You and I, who am insignificant, bid farewell
Even I, who am insignificant, (the) red and yellow dream...
Although the lyrics imply simply that the flower speaking (perhaps the very one in the listener's hair from the previous line) was discarded, it's hard to listen to this line as one of the last lyrics in the last song presented to us on Sakurai's last recorded album.

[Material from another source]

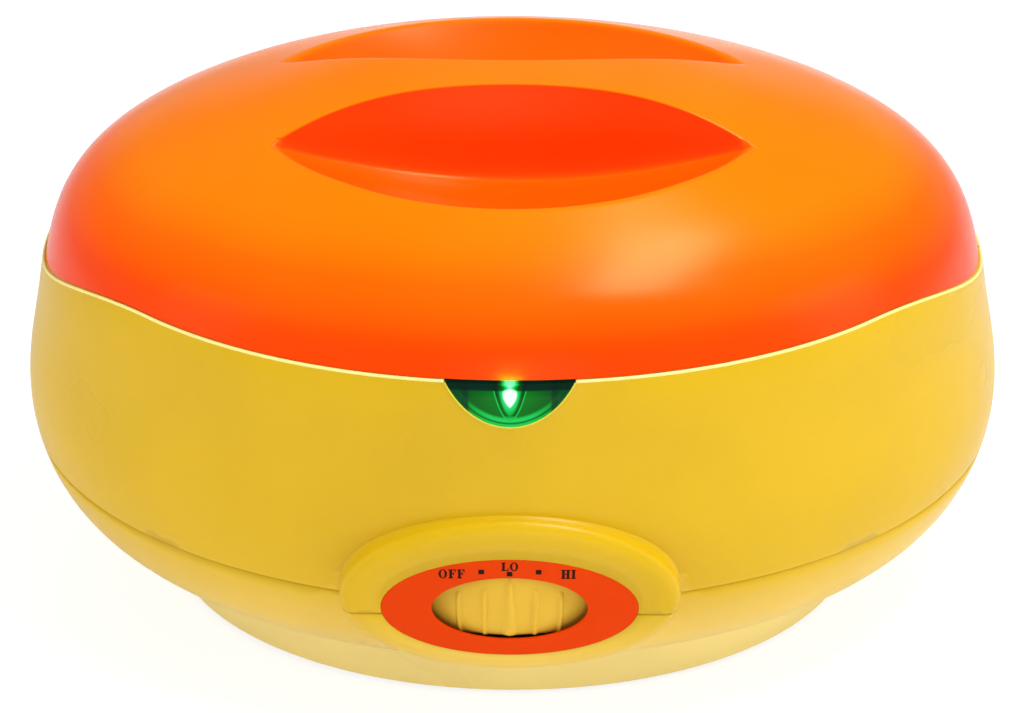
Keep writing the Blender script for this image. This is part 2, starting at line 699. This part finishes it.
def bezel_points(low, high):
    """Closed ring of ovals in mm: the bezel's own oval and the window's, each moved in by the quarter
    circle that rounds its edge of the face, and the thicker rim's step behind the window."""
    own = np.array([(high.x - low.x) / 2, (high.z - low.z) / 2, (high.z + low.z) / 2]) / MM
    face, back = low.y / MM, low.y / MM + BEZEL_THICK
    window, sides = np.array(WINDOW)[:2], 192
    quarter = np.linspace(0, np.pi / 2, 6)
    inset, drop = BEZEL_EDGE * (1 - np.cos(quarter)), BEZEL_EDGE * (1 - np.sin(quarter))
    axes = np.concatenate([own[:2] - inset[:, None], window + inset[::-1, None],
                           [window, window + 2.5, own[:2]]])
    centre = np.repeat([own[2], WINDOW[2], own[2]], [6, 8, 1])
    depth = np.concatenate([face + drop, face + drop[::-1], [face + BEZEL_THICK / 2, back, back]])
    angle = np.linspace(0, 2 * np.pi, sides, endpoint=False)
    return np.stack([axes[:, :1] * np.cos(angle), np.repeat(depth[:, None], sides, 1),
                     centre[:, None] + axes[:, 1:] * np.sin(angle)], -1)


def ridge(offset, width):
    """Height from 0 to 1 of a rounded ridge: a raised cosine over its width."""
    return (1 + np.cos(np.pi * np.clip(offset / width, -1, 1))) / 2


def dial_points():
    """Face and back of the dial's grip in mm, over the wheel: its radius is the wheel's less the rise
    of a bulge, plus four finger ribs and a pointer that widens downwards. Its lower edge narrows,
    curves in and loses the ridges, to stay clear of the casing when the dial turns."""
    bottom, top_edge, half_angle = -16.0, 14.5, 39.0
    up = np.linspace(bottom, top_edge, 123)[:, None]
    narrowing = 1.2 * np.clip(-8.0 - up, 0, None)
    angle = np.radians(np.linspace(-1, 1, 781)[None, :] * (half_angle - narrowing))
    across = angle * DIAL_RADIUS
    end = lambda top, reach: np.clip((top - up) / reach, 0, 1) ** 0.5
    height = 0
    for turn, top in RIB_ANGLES_AND_TOPS:
        rib = ridge(across - radians(turn) * DIAL_RADIUS, 1.3) * end(top, 1.5) * 0.9
        height = np.maximum(height, rib)
    wide = 0.9 + np.clip((11.5 - up) / 27.0, 0, 1) * 2.6
    height = np.maximum(height, ridge(across, wide) * end(12.6, 3.0) * 1.05)
    drop = DIAL_BULGE - np.sqrt(DIAL_BULGE ** 2 - up ** 2) + 0.2 * np.clip(-12.5 - up, 0, None) ** 2
    outer = DIAL_RADIUS + 0.12 - drop + height * np.clip((up - bottom) / 3.0, 0, 1)
    inner = DIAL_RADIUS - 1.0 - drop + 0 * angle
    return [np.stack([radius * np.sin(angle), DIAL_AXIS_Y - radius * np.cos(angle),
                      WINDOW[2] + up + 0 * angle], -1) for radius in (outer, inner)]


def sheet_faces(rows, columns):
    """Quads of a closed sheet whose front grid is followed by its back grid, with a rim round both."""
    top = grid_faces(rows, columns)
    ring = np.concatenate([np.arange(columns), np.arange(1, rows) * columns + columns - 1,
                           (rows - 1) * columns + np.arange(columns - 2, -1, -1),
                           np.arange(rows - 2, 0, -1) * columns])
    after = np.roll(ring, -1)
    under = rows * columns
    rim = np.stack([after, ring, ring + under, after + under], -1)
    return np.concatenate([top, top[:, ::-1] + under, rim])


class BATH_OT_control(bpy.types.Operator):
    """Edge-on heat dial, its flat oval bezel and the printed marks"""

    bl_idname = "bath.control"
    bl_label = "Heat control"

    def execute(self, context):
        sizes, colours = context.scene.bath_sizes, context.scene.bath_colours
        # Bezel: a separate ABS moulding in a redder orange, flat and satin
        bezel = moulded("Satin moulded ABS, orange-red", plain(colours.bezel), sizes, rough=0.4, shine=0.06)
        low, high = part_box("dial_bezel")
        ring = bezel_points(low, high)
        rows, columns = ring.shape[:2]
        faces = grid_faces(rows + 1, columns, closed=True) % (rows * columns)
        put_on("bezel_ring", ring.reshape(-1, 3) * MM, faces, bezel, "root", "dial_bezel",
               sharp=35.0)
        # Dial: pale yellow ABS, smoother where fingers turn it
        dial = moulded("Smooth moulded ABS, pale yellow", plain(colours.dial), sizes, rough=0.3)
        dressed("dial_wheel", dial)
        face, back = dial_points()
        points = np.concatenate([face.reshape(-1, 3), back.reshape(-1, 3)]) * MM
        put_on("dial_grip", points, sheet_faces(*face.shape[:2]), dial, "dial",
               sharp=60.0)
        # Marks: pad-printed ink, near black and slightly glossy
        material, tree, output = new_material("Pad-printed ink, black")
        coordinates = add(tree, "ShaderNodeTexCoord").outputs["Object"]
        worn = add(tree, "ShaderNodeTexNoise", {"Scale": per_mm(0.8), "Detail": 3.0}, {"Vector": coordinates})
        rough = add(tree, "ShaderNodeMapRange", {"To Min": 0.3, "To Max": 0.6},
                    {"Value": worn.outputs["Fac"]})
        shader = add(tree, "ShaderNodeBsdfPrincipled",
                     {"Base Color": linear(colours.ink), "Specular IOR Level": 0.1},
                     {"Roughness": rough.outputs["Result"]})
        tree.links.new(shader.outputs["BSDF"], output.inputs["Surface"])
        printed = low.y / MM - 0.05
        for word, x, z, share in MARKS:
            points, faces = word_mesh(word, x, z, sizes.letter_height * share, printed)
            put_on("mark_" + word.lower(), points * MM, faces, material, "root",
                   smooth=False)
        square = bar(-DOT_HALF, -DOT_HALF, DOT_HALF, DOT_HALF)
        squares = np.concatenate([square + dot for dot in DOTS])
        points = np.insert(squares, 1, printed, axis=1)
        faces = np.arange(len(squares)).reshape(-1, 4)
        put_on("mark_dots", points * MM, faces, material, "root", smooth=False)
        return {"FINISHED"}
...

As before, ya implies there are more colors, though red and yellow are noteworthy for the line. I don't know whether it was intentional, but it calls back the first line of "Gessekai": Aka ki iro himawari, "red, yellow sunflowers".
Instrumental Bridge
Chorus
Chorus
Sakurai often wrote lyrics from the point of view of a particular character in his mind, performing a role on stage. However, I am tempted to read this one assuming less use of the figurative mask. It seems very in his character to express such humility, to refer to his fans (and/or his family, as I have also suspected of other songs of his) as the source of his sunshine and objects of his gratitude, and to plead us all to live our lives to our fullest.